Aslında şunu da unutmamak gerek. Çoğu zaman (özellikle de Washington konsensusu bağlamında) özelleştirme, liberalizasyon ve deregülasyon kavramları aslında Batı ülkelerinin zayıf rejimleri uluslararası sermaye vasıtasıyla kontrol altına almak ve pazarlarına hakim olmak için uydurdukları bir doktrinden de öteye geçmemiştir. Batı, sadece şu yaşamakta olduğumuz finansal kriz çerçevesinde değil, her daim stratejik bulduğu sektörleri devlet koruması altında tutmaya devam etmiştir. (Bu bağlamda, ABD'nin iflas sürecinde olan GM için yakında devlet destekli bir yardım paketi ortaya koyması şaşırtıcı olmayacaktır.) Neo-liberal anti-devletçi söylemlerin en rağbette olduğu son 20 yıla ilişkin OECD'nin Batı ekonomilerinde kamu harcamalarının milli gelire oranındaki gelişimiyle ilgili bulguları, neo-liberal politikaların aslında bir söylem olduğu ve gelişmiş Batı ülkelerinde fiiliyata dönüşmediğini göstermesi açısından ilginçtir. 1990 yılında %40.9 olan bu oranın 2009 yılında %40.8 olarak gerçekleşmesi beklenmektedir. (Ki, ben OECD'nin projeksiyonlarında başta ABD olmak üzere son dönemde iyice genişleyen kamu harcamalarının ve bütçe açıklarının yeteri kadar dikkate alındığını da düşünmüyorum. Gerçekleşmenin bu projeksiyonun oldukça üzerinde olması şaşırtıcı olmayacaktır.)

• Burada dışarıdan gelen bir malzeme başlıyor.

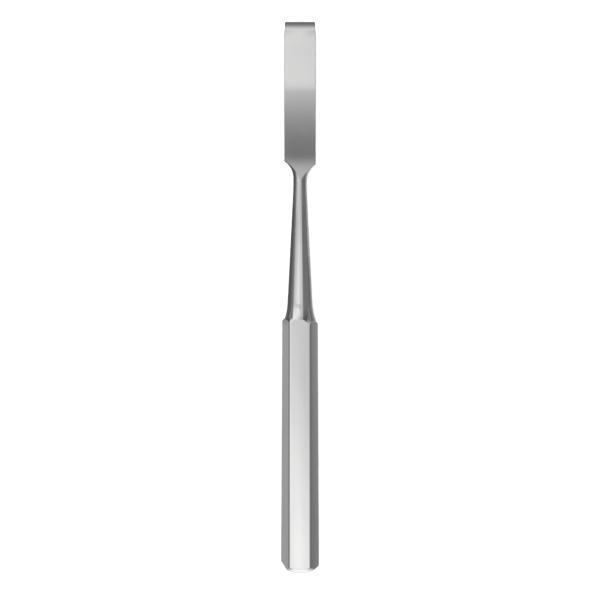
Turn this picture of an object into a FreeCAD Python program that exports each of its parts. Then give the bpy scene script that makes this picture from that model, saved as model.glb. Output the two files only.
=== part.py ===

Gelişmekte olan ülkelere baktığımızda ise, devlet güdümlü kapitalizm uygulayan ülkelerin zaman içinde çok daha başarılı olduğunu görüyoruz. Japonya, Güney Kore ve Tayvan'ın kalkınması hep devlet politikaları sayesinde oldu. Bugünlerin yükselen yıldızı Çin ise kurallarını tamamen kendinin belirlediği tek taraflı bir ekonomi politikası uyguluyor. Parasını dolara bağlıyor, dış ticaret anlaşmalarında mütekabiliyetten olabildiğince kaçınıyor, sermaye hareketlerine tahdit koyuyor, finansal sisteme doğrudan müdahelelerde bulunuyor. Bütün bunlar neo-liberallerin uykularını kaçıran önlemler olmasına rağmen Çin son derece de başarılı.
Türkiye'ye gelirsek: Bilindiği gibi 2001 sonrasında uygulanan İstikrar Programı İMF tarafından hazırlanmış anti-devletçi ve neo-liberal bir programdı. Stand-by anlaşması sona erdiği için program miadını doldurmuş gözükse de Hükümetin alternatif bir program geliştir(e)mediği pek çok yorumcu tarafından vurgulanmakta. Ancak daha önce açıklanan Orta Vadeli Mali Çerçeve'de de görüldüğü gibi programın ana teması olan devleti küçültücü neo-liberal politikaların devam ettirilmesi konusunda Hükümet içinde bir mutabakat olduğu görülüyor. Şöyle ki, Orta Vadeli Mali Çerçeve'de 2012'ye kadar kamu harcamalarının milli hasılanın %22'sini aşmayacağı açıkça taahhüt altına alınmıştır. Batıda bile %41 olan bu oranın bu kadar düşük seviyelerde tutularak ülkemiz için acil önem arz eden eğitim, sağlık ve fiziksel altyapı problemlerinin nasıl çözülebileceğinin ve ekonominin sürdürülebilir bir kalkınma ortamına nasıl sokulacağının cevabını ben bilmiyorum doğrusu.